Blackest Night: Tales of the Corps #2
Gotham City Sirens #2
Green Lantern #44
Power Girl #3
Supergirl #43
Wednesday Comics #3

That will do it for this week. Remember to head out to your local comic shops on Wednesday and grab these books! And for those of you going to the San Diego Comic Con, have a great time and best of luck!


  1. I picked up Blackest Night this week as well (Hey... they gave me a power ring....). I wasnt nearly as impressed with it as you were. I thought it seemed to be trying to cover far too much ground with far too many characters.

    Of course, you know of my total distaste for some of the themes here (not to give anything away) but I dont think that colored my opinion as much as you might think.

    OTOH, On your advice I did swallow my pride and pick up the last two issues of Batman and Robin. While I still think the "We killed Bruce Wayne" is not only just the "flavor plot of the year" but also just a lousy plot line altogether.... I have to say that on its own merits I rather enjoyed the two issues. I dont like the set-up, but I thought the writing and dialogue was snappy and the rapport between the new Batman and Robin is quite intriguing.

    At least they are doing a good job with it until they have the multi-issue "Look, we're bringing Bruce Wayne back" event next year.

  2. I'm really not certain it's going to be that soon. DC has committed a lot of time and effort to this storyline. Hell, even Captain America was dead for two years, and the only reason they brought him back was because they wanted Steve Rogers alive in current continuity to go along with the movie. Batman doesn't need that sort of support from the comic line to sell a movie, and besides, there isn't a movie currently being made. I think you're going to see Bruce out of the cowl, if not totally out of the story, for a couple of years.

    Of course, that's just a theory.

    As for Blackest Night, I think you might be suffering from not reading the lead-in. I think Johns handles a large cast better than anyone in the business, but this book in particular is going to require some working knowledge of the characters involved.

    Why it may have seem spread too thin to you, being a casual reader, anyone who has been following his Green Lantern and JSA stories for the last year would have no problem jumping on here. And frankly, that's who DC is really marketing this book to.

    I actually think you'd really enjoy that JSA stuff, but then again I can never quite get a handle on your tastes, so who knows?

  3. It is true that I havnet been reading GL much...actually, not at all. I read the GL you recommended and then read this. Thats about it.

    However, I have been reading JSA every month since week one... so I do have an idea about all this. I love JSA and I'm generally big on large cast books as opposed to "one character" books. Blackest Night just seemed, at least to me, to be trying to shove too much into one issue.

    You may be right about it being two years, but we both know Bruce will be back at some point. I tell you, and maybe its just me being cynical, that knowledge does cause me great annoyance with the storyline in general.

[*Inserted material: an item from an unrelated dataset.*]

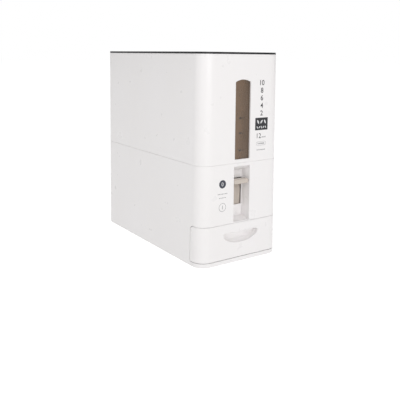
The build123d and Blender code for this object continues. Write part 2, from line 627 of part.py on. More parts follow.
def make_drawer_box():
    """The open box that catches the rice, with a tab at the back that meets the stop."""
    box = mirrored_box(DRAWER_HALF_WIDTH, DRAWER_BOX_FRONT, DRAWER_BOX_REAR, DRAWER_LOW,
                       DRAWER_BOX_TOP)
    box = fillet(box.edges().filter_by(Axis.Z), DRAWER_BOX_CORNER)
    inside = mirrored_box(DRAWER_HALF_WIDTH - DRAWER_WALL, DRAWER_BOX_FRONT + DRAWER_WALL,
                          DRAWER_BOX_REAR - DRAWER_WALL, DRAWER_LOW + DRAWER_WALL, BODY_HEIGHT)
    box -= fillet(inside.edges().filter_by(Axis.Z), DRAWER_BOX_CORNER - DRAWER_WALL)
    tab_top = DECK_LOW - SHELL_FIT
    box += mirrored_box(STOP_HALF_WIDTH, DRAWER_BOX_REAR - DRAWER_WALL, DRAWER_BOX_REAR,
                        DRAWER_BOX_TOP - SPARE, tab_top)
    for x, z in drawer_screw_spots():
        box -= drawer_screw_bore(x, z)
    return box


# ---- tank ---------------------------------------------------------------------------------
def window_outline(grow=0.0):
    """The window's outline, with its shallow arch, on the XZ plane."""
    half = WINDOW_HALF_WIDTH + grow
    low = WINDOW_LOW - grow
    spring = WINDOW_SPRING
    crown = WINDOW_CROWN + grow
    sides = Polyline((half, spring), (half, low), (-half, low), (-half, spring))
    arch = ThreePointArc((-half, spring), (0, crown), (half, spring))
    outline = make_face(Curve() + [sides, arch])
    return fillet(outline.vertices().group_by(Axis.Y)[-1], WINDOW_SHOULDER + grow)


def window_prism(grow=0.0):
    """The window's outline run through the front wall."""
    plane = Plane(origin=(0, 0, 0), x_dir=(1, 0, 0), z_dir=(0, -1, 0))
    return extrude(plane * window_outline(grow), BODY_DEPTH)


def hopper_cavity():
    """The funnel's space: sloping sides that meet at the neck, cut off by the walls elsewhere."""
    rise = HOPPER_REAR_TOP - HOPPER_FLOOR
    reach_front = -front_face(HOPPER_FLOOR, WALL) + AXIS_Y - NECK_HALF_WIDTH
    reach_rear = -front_face(HOPPER_REAR_TOP, WALL) - AXIS_Y - NECK_HALF_WIDTH
    reach_side = side_face(HOPPER_SIDE_TOP, WALL) - NECK_HALF_LENGTH
    spread_front = reach_front * rise / (HOPPER_FRONT_TOP - HOPPER_FLOOR)
    spread_side = reach_side * rise / (HOPPER_SIDE_TOP - HOPPER_FLOOR)
    mouth_front = AXIS_Y - NECK_HALF_WIDTH - spread_front
    mouth_rear = AXIS_Y + NECK_HALF_WIDTH + reach_rear
    mouth_half = NECK_HALF_LENGTH + spread_side
    low = Plane.XY.offset(HOPPER_FLOOR) * Pos(0, AXIS_Y) * Rectangle(
        2 * NECK_HALF_LENGTH, 2 * NECK_HALF_WIDTH)
    high = Plane.XY.offset(HOPPER_REAR_TOP) * Pos(0, (mouth_front + mouth_rear) / 2) * Rectangle(
        2 * mouth_half, mouth_rear - mouth_front)
    return loft([low, high], ruled=True)


def neck_box(grow, low, high):
    """The neck's rectangle run between two heights."""
    return mirrored_box(NECK_HALF_LENGTH + grow, AXIS_Y - NECK_HALF_WIDTH - grow,
                        AXIS_Y + NECK_HALF_WIDTH + grow, low, high)


def make_hopper():
    """The sloping floor of the tank, with a neck down into the casing's collar."""
    room = body_block(HOUSING_SEAM, LID_SEAM, WALL + SHELL_FIT)
    room -= window_boss(HOPPER_SHEET)
    cavity = hopper_cavity()
    sheet = (Pos(0, 0, -HOPPER_SHEET) * cavity - cavity) & room
    neck_low = AXIS_Z + CASING_RADIUS + SHELL_FIT
    neck = neck_box(NECK_WALL, neck_low, HOPPER_FLOOR) - neck_box(0, neck_low, HOPPER_FLOOR)
    hopper = sheet + neck - neck_box(0, neck_low - SPARE, HOPPER_FLOOR + SPARE)
    return hopper


def window_boss(extra=0.0):
    """The thicker patch of wall round the window, on the inside."""
    half = WINDOW_HALF_WIDTH + WINDOW_RIM
    patch = mirrored_box(half + extra, -BODY_DEPTH, 0, WINDOW_LOW - WINDOW_RIM - extra,
                         WINDOW_CROWN + WINDOW_RIM + extra)
    depth = WINDOW_REVEAL + (PANE_THICKNESS + SHELL_FIT if extra else 0.0)
    return body_wall(HOUSING_SEAM, LID_SEAM, WALL / 2, depth) & patch


def make_window_pane():
    """The smoked pane, set against the back of the window's rim."""
    pane = body_wall(HOUSING_SEAM, LID_SEAM, WINDOW_REVEAL, WINDOW_REVEAL + PANE_THICKNESS)
    return pane & window_prism(PANE_LAP)


def hopper_ribs():
    """Ribs on the tank's walls that the hopper's sheet rests on."""
    low = HOUSING_SEAM + LOCATING_LIP + SHELL_FIT
    ribs = []
    for row in RIB_ROWS:
        for side in (-1, 1):
            inner = side_face(HOPPER_SIDE_TOP, WALL + RIB_DEPTH)
            ends = sorted((side * inner, side * HALF_WIDTH))
            ribs.append(span_box(*ends, row - RIB_THICKNESS / 2, row + RIB_THICKNESS / 2,
                                 low, HOPPER_REAR_TOP))
    rear = -front_face(HOPPER_REAR_TOP, WALL + RIB_DEPTH)
    for x in (-HINGE_X, HINGE_X):
        ribs.append(span_box(x - RIB_THICKNESS / 2, x + RIB_THICKNESS / 2, rear, HALF_DEPTH,
                             low, HOPPER_REAR_TOP))
    return ribs


def hinge_spans(side):
    """Where along X the lid's knuckle and the tank's two knuckles lie on one hinge."""
    half = HINGE_KNUCKLE / 2
    centre = side * HINGE_X
    lid = (centre - half, centre + half)
    tank = [
        (lid[0] - END_GAP - HINGE_CHEEK, lid[0] - END_GAP),
        (lid[1] + END_GAP, lid[1] + END_GAP + HINGE_CHEEK),
    ]
    return lid, tank


def make_upper_housing():
    """The tank's shell, with the window, ribs for the hopper and the hinge's knuckles."""
    shell = body_wall(HOUSING_SEAM, LID_SEAM)
    shell += window_boss()
    shell -= window_prism()
    room = body_block(HOUSING_SEAM, LID_SEAM, WALL / 2)
    floor_cut = Pos(0, 0, -HOPPER_SHEET) * hopper_cavity()
    for rib in hopper_ribs():
        shell += (rib & room) - floor_cut
    reach = HINGE_DROP - SHELL_FIT
    corner = mirrored_box(BODY_WIDTH, HINGE_Y, BODY_DEPTH, HINGE_Z, BODY_HEIGHT)
    shell -= corner - cross_cylinder(reach, -BODY_WIDTH, BODY_WIDTH, HINGE_Y, HINGE_Z)
    for side in (-1, 1):
        lid_span, tank_spans = hinge_spans(side)
        for span in tank_spans:
            shell += cross_cylinder(HINGE_RADIUS, *span, HINGE_Y, HINGE_Z)
            shell += span_box(*span, HINGE_Y, -front_face(HINGE_Z, WALL / 2),
                              HINGE_Z - HINGE_RADIUS, HINGE_Z + HINGE_WEB_RISE)
        notch = HINGE_RADIUS + HINGE_NOTCH
        shell -= span_box(lid_span[0] - END_GAP, lid_span[1] + END_GAP, HINGE_Y - notch,
                          BODY_DEPTH, HINGE_Z - notch, BODY_HEIGHT)
        outer = tank_spans[0][0], tank_spans[1][1]
        shell -= cross_cylinder(HINGE_PIN_RADIUS + RUNNING_FIT, *outer, HINGE_Y, HINGE_Z)
    return shell - bevel_band(HOUSING_SEAM, 1)


def make_hinge_pin(side):
    """The pin of one lid hinge."""
    tank_spans = hinge_spans(side)[1]
    return cross_cylinder(HINGE_PIN_RADIUS, tank_spans[0][0], tank_spans[1][1], HINGE_Y, HINGE_Z)


# ---- lid ----------------------------------------------------------------------------------
def skirt_outline(height, inset):
    """The lid skirt's outline: the body's outline drawn in, and stopped short of the hinge."""
    margin = LID_SKIRT_INSET + inset
    front = front_face(LID_SEAM, margin)
    rear = -front_face(LID_SEAM) - LID_SKIRT_REAR - inset
    half = side_face(LID_SEAM, margin)
    outline = RectangleRounded(2 * half, rear - front, CORNER_RADIUS - margin)
    return Plane.XY.offset(height) * Pos(0, (front + rear) / 2) * outline


def skirt_ring(low, high, outer, inner):
    """A ring of the lid's skirt between two heights."""
    ring = extrude(skirt_outline(low, outer), high - low)
    return ring - extrude(skirt_outline(low, inner), high - low)


def make_lid_frame():
    """The lid's frame, with a skirt that drops into the tank and the hinge's knuckles."""
    top = BODY_HEIGHT - LID_PANEL_THICKNESS
    frame = body_block(LID_SEAM, top)
    frame += skirt_ring(LID_SEAM - LID_SKIRT_DEPTH, top, 0.0, LID_SKIRT_WALL)
    for side in (-1, 1):
        lid_span = hinge_spans(side)[0]
        frame += cross_cylinder(HINGE_RADIUS, *lid_span, HINGE_Y, HINGE_Z)
        frame += span_box(*lid_span, HINGE_Y - HINGE_WEB_HALF, HINGE_Y + HINGE_WEB_HALF,
                          HINGE_Z, LID_SEAM + SPARE)
        frame -= cross_cylinder(HINGE_PIN_RADIUS + RUNNING_FIT, *lid_span, HINGE_Y, HINGE_Z)
    return frame


def make_lid_panel():
    """The dark panel over the whole lid."""
    return body_block(BODY_HEIGHT - LID_PANEL_THICKNESS, BODY_HEIGHT)


def make_lid_gasket():
    """The soft ring round the lid's skirt."""
    mid = LID_SEAM - LID_SKIRT_DEPTH / 2
    return skirt_ring(mid - GASKET_THICKNESS / 2, mid + GASKET_THICKNESS / 2, -GASKET_WIDTH, 0.0)


# ---- write every sub-part -----------------------------------------------------------------
def all_parts():
    """Every sub-part by its node name."""
    parts = {
        "lower_housing": make_lower_housing(),
        "base_plate": make_base_plate(),
        "base_screws": make_base_screws(),
        "bay_deck": make_bay_deck(),
        "measuring_casing": make_measuring_casing(),
        "bracket_screws": make_bracket_screws(),
        "return_spring": make_return_spring(),
        "measuring_rotor": make_measuring_rotor(),
        "rotor_end_cap": make_rotor_end_cap(),
        "rotor_shaft": make_rotor_shaft(),
        "lever_yoke": make_lever_yoke(),
        "lever_knob": make_lever_knob(),
        "drawer_front": make_drawer_front(),
        "drawer_box": make_drawer_box(),
        "drawer_screws": make_drawer_screws(),
        "upper_housing": make_upper_housing(),
        "window_pane": make_window_pane(),
        "hopper": make_hopper(),
        "lid_frame": make_lid_frame(),
        "lid_panel": make_lid_panel(),
        "lid_gasket": make_lid_gasket(),
    }
    for side, name in ((-1, "left"), (1, "right")):
        parts["shaft_bracket_" + name] = make_shaft_bracket(side)
        parts["shaft_bush_" + name] = make_shaft_bush(side)
        parts["hinge_pin_" + name] = make_hinge_pin(side)
        for along, end in ((-1, "front"), (1, "rear")):
            parts["foot_" + end + "_" + name] = make_foot(side, along)
    return parts


os.makedirs("parts", exist_ok=True)
for node, shape in all_parts().items():
    export_step(shape, "parts/" + node + ".step")
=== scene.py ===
"""Looks of a rice dispenser with a drawer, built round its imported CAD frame.

Lengths are in metres, +Z is up, the front faces -Y, and the origin is on the floor under the middle
of the body. The CAD nodes keep their shapes and get procedural finishes. Small repeated or soft
pieces, and the printed marks on the front, are made here.
"""

import logging
from dataclasses import dataclass, field
from enum import Enum
from math import cos, pi, radians, sin

import bmesh
import bpy
from mathutils import Matrix, Vector


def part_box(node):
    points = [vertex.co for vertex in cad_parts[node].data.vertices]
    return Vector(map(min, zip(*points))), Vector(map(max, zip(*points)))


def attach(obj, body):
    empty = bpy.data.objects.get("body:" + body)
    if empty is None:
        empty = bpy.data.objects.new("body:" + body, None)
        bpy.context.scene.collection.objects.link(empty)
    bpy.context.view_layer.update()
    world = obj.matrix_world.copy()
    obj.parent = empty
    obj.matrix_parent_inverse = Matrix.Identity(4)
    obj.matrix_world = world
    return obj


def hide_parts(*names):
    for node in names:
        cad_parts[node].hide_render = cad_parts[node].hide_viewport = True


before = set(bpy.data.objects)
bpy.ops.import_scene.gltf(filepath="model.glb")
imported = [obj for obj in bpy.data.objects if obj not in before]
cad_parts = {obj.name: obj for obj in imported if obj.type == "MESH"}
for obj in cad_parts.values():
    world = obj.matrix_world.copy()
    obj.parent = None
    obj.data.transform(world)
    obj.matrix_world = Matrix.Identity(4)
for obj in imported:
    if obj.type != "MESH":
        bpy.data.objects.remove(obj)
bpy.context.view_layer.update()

LOG = logging.getLogger("rice_dispenser")
MM = 0.001
PATTERN_RANGE = (0.3, 0.7)  # where most of a noise pattern's values lie
DIGIT_SHARE = 0.69  # a digit's height as a share of its font size

Point = tuple[float, float]
Triple = tuple[float, float, float]
Mesh = bpy.types.Mesh
Socket = bpy.types.NodeSocket
Rings = list[list[bmesh.types.BMVert]]
Drawing = tuple[Mesh, float, float]  # a flat mesh, and the X and height where its origin goes


class Body(Enum):
    """The CAD bodies that pieces ride on."""

    BASE = "base"
    DRAWER = "drawer"
    TANK = "tank"
    LID = "lid"


@dataclass(frozen=True)
class FrontFace:
    """The body's front face, which leans back a little towards the top, and the ink on it."""

    half_width: float = 112.5 * MM
    half_depth: float = 227.5 * MM
    corner: float = 29.0 * MM
    corner_steps: int = 16
    draft: float = 0.0194
    ink_depth: float = 0.1 * MM
    ink_proud: float = 0.06 * MM
    second_ink: float = 0.05 * MM

    def inset(self, z: float) -> float:
        """Give how far the outer wall stands in at a height."""
        return self.draft * z

    def press_on(self, mesh: Mesh, x: float, z: float, raised: float) -> Mesh:
        """Lay a flat drawing on the face: its X stays X, its Y becomes up, its Z faces out.

        Args:
            mesh: The drawing, about its own origin and as thick as the ink.
            x: Where its origin goes.
            z: The height where its origin goes.
            raised: How far in front of ink on the bare face it lies.

        Returns:
            The same mesh, in place.
        """
        out = self.ink_proud - self.ink_depth + raised
        for vert in mesh.vertices:
            across, up, proud = vert.co
            vert.co = (x + across, self.inset(z + up) - self.half_depth - (out + proud), z + up)
        mesh.update()
        return mesh

    def path(self, inset: float, rear: float) -> list[Point]:
        """Trace the body's outline round its front, from one side to the other.

        Args:
            inset: How far inside the outline at the floor.
            rear: The Y where both ends lie.

        Returns:
            The points in order, from the left rear end to the right one.
        """
        half_x, half_y = self.half_width - inset, self.half_depth - inset
        points = [(-half_x, rear)]
        for side, start in ((-1, pi), (1, 1.5 * pi)):
            for step in range(self.corner_steps + 1):
                angle = start + pi / 2 * step / self.corner_steps
                points.append((side * (half_x - self.corner) + self.corner * cos(angle),
                               self.corner - half_y + self.corner * sin(angle)))
        return points + [(half_x, rear)]


FACE = FrontFace()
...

    I have no problem with them doing "events" to sell books. I'm as big a free market capitalist as the next guy....maybe more so. But there comes a time when a gimmick has been done so much that it gets transparent. I can see through this one like water..... and even if I ultimately turn out to be wrong about it, its still coloring my enjoyment of the current books.

  4. I don't mind if it's a gimmick if it's done well, and personally, Morrison's run on Batman, which lead into Batman R.I.P and Final Crisis is some of my favorite comic book writing ever and is very influential on my own personal take on the character.

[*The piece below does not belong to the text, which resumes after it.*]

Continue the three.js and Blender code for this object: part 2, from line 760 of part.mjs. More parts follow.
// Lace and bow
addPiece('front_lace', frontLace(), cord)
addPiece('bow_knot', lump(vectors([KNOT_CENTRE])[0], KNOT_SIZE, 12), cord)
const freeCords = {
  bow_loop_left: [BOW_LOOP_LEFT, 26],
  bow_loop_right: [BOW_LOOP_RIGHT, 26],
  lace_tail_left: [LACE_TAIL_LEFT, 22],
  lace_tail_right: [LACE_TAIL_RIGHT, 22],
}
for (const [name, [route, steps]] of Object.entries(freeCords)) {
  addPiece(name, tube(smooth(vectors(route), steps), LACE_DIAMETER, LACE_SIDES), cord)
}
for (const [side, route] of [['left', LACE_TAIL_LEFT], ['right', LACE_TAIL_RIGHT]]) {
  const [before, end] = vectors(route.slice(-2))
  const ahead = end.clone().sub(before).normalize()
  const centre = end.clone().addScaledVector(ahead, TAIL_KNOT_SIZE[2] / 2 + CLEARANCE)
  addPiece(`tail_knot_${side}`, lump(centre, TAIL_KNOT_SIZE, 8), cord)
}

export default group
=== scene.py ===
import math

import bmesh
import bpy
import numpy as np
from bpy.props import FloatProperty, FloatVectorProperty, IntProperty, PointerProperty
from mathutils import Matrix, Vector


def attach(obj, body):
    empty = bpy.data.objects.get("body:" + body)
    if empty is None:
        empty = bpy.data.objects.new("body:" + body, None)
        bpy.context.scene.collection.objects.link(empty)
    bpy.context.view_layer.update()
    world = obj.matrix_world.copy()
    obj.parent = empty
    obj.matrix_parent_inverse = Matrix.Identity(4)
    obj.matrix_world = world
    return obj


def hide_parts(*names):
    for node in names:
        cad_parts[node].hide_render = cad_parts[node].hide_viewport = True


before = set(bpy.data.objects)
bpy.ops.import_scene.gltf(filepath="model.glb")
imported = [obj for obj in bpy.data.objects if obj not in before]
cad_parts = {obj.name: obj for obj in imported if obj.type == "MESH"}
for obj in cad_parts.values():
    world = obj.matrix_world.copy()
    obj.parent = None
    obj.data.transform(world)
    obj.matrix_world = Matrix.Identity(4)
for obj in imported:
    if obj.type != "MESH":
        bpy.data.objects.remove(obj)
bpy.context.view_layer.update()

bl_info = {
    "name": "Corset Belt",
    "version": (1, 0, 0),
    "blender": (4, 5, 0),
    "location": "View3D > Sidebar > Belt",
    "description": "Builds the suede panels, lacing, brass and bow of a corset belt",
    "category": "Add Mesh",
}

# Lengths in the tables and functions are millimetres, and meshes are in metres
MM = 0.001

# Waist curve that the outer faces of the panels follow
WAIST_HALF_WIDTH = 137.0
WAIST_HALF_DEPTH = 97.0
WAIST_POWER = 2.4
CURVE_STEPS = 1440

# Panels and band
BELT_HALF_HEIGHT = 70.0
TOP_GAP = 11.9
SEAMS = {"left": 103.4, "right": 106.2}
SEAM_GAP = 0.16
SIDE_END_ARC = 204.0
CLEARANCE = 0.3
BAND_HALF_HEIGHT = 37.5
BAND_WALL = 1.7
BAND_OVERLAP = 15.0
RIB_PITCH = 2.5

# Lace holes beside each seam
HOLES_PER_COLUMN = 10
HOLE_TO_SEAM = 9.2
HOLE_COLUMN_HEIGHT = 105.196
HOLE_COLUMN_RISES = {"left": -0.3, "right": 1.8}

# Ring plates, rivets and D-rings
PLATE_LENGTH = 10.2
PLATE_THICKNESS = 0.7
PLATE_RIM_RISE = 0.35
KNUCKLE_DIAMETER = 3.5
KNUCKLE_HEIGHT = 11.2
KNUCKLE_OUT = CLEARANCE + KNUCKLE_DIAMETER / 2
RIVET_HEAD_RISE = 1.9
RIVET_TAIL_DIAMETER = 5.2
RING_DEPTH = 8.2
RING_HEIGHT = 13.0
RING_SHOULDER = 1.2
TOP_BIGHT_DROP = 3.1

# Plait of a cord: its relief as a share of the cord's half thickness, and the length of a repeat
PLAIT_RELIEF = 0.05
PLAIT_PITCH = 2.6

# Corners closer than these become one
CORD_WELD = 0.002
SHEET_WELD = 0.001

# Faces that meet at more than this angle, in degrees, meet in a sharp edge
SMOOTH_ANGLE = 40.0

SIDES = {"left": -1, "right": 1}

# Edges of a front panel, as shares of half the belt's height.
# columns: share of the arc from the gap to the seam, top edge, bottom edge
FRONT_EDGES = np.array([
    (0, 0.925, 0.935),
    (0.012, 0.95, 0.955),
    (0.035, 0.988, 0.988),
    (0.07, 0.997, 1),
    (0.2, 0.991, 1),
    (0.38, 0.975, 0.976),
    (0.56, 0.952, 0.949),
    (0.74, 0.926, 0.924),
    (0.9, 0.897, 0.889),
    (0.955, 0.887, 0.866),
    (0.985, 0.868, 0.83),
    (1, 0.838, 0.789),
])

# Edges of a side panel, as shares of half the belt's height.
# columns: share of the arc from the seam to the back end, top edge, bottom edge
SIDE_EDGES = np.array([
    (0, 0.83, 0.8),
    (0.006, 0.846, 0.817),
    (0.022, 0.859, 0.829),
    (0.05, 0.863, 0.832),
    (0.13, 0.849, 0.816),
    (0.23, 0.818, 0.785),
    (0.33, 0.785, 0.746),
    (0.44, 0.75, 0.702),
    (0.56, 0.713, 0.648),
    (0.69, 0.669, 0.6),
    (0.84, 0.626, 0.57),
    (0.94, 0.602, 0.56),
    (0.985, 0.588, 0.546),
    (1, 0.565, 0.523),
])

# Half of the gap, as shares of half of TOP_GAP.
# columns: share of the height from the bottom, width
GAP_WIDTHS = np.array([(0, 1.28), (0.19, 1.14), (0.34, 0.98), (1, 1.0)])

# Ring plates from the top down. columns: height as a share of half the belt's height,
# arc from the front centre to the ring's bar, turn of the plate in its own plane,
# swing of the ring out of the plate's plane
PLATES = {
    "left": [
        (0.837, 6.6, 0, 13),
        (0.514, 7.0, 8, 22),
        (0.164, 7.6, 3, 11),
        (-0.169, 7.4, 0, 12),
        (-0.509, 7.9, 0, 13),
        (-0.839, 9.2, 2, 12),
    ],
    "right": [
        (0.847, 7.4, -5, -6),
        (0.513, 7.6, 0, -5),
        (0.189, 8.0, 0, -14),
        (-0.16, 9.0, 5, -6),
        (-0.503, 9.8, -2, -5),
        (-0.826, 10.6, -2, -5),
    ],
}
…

    Also, and this may be the slight generation gap coming through, but I love Dick Grayson. I don't want that to sound patronizing because that's not how I meant it. Certainly Dick Grayson is older than either of us. What I mean is Grayson has been Nightwing pretty much my whole life. In that time, there have been plenty of signs that he would some day have to take over for Bruce Wayne. Being a HUGE Dick Grayson fan, I'm very happy to finally see this. I like moving a story forward, taking risks, doing something different. I personally feel like Dick deserves this chance and it makes for a very good story to see him get it, regardless of the circumstances.

    Plus, if you read Batman & Robin which you say you have, you can see that a central focus of the book is how uncomfortable Dick feels in that cape and cowl. It's not just about killing off Bruce Wayne to sell books (some of it, of course, but it's what we have to do. The industry needs new readers and big events. And this is better than anything Marvel's been doing for the last two years), but it's about showing everyone exactly what Bruce Wayne means.

    Morrison has said that his biggest goal through all of his Batman stories was to prove that nobody could be Batman accept Bruce Wayne. That only this man with this much experience can handle the stress that is being the Batman. This affords him yet another way to prove that while adding a very rich chapter to one of DC's greatest heroes, Dick Grayson/Robin/Nightwing/...Batman.

    Is it similar to what's been going on in Captain America for two years? Sure, but that's been some of the best Captain America ever. I expect this to be just as good if not better.

    Plus, I believe that Blackest Night is richer for Batman, the real Batman, being dead. I personally feel like Batman is the glue that holds the universe together and what Morrison and Johns are trying to do here is show you that. That without this man, this master strategist, this hero that everyone fears and respects, the whole thing goes to hell. Literally.

    That's a story I can't wait to read.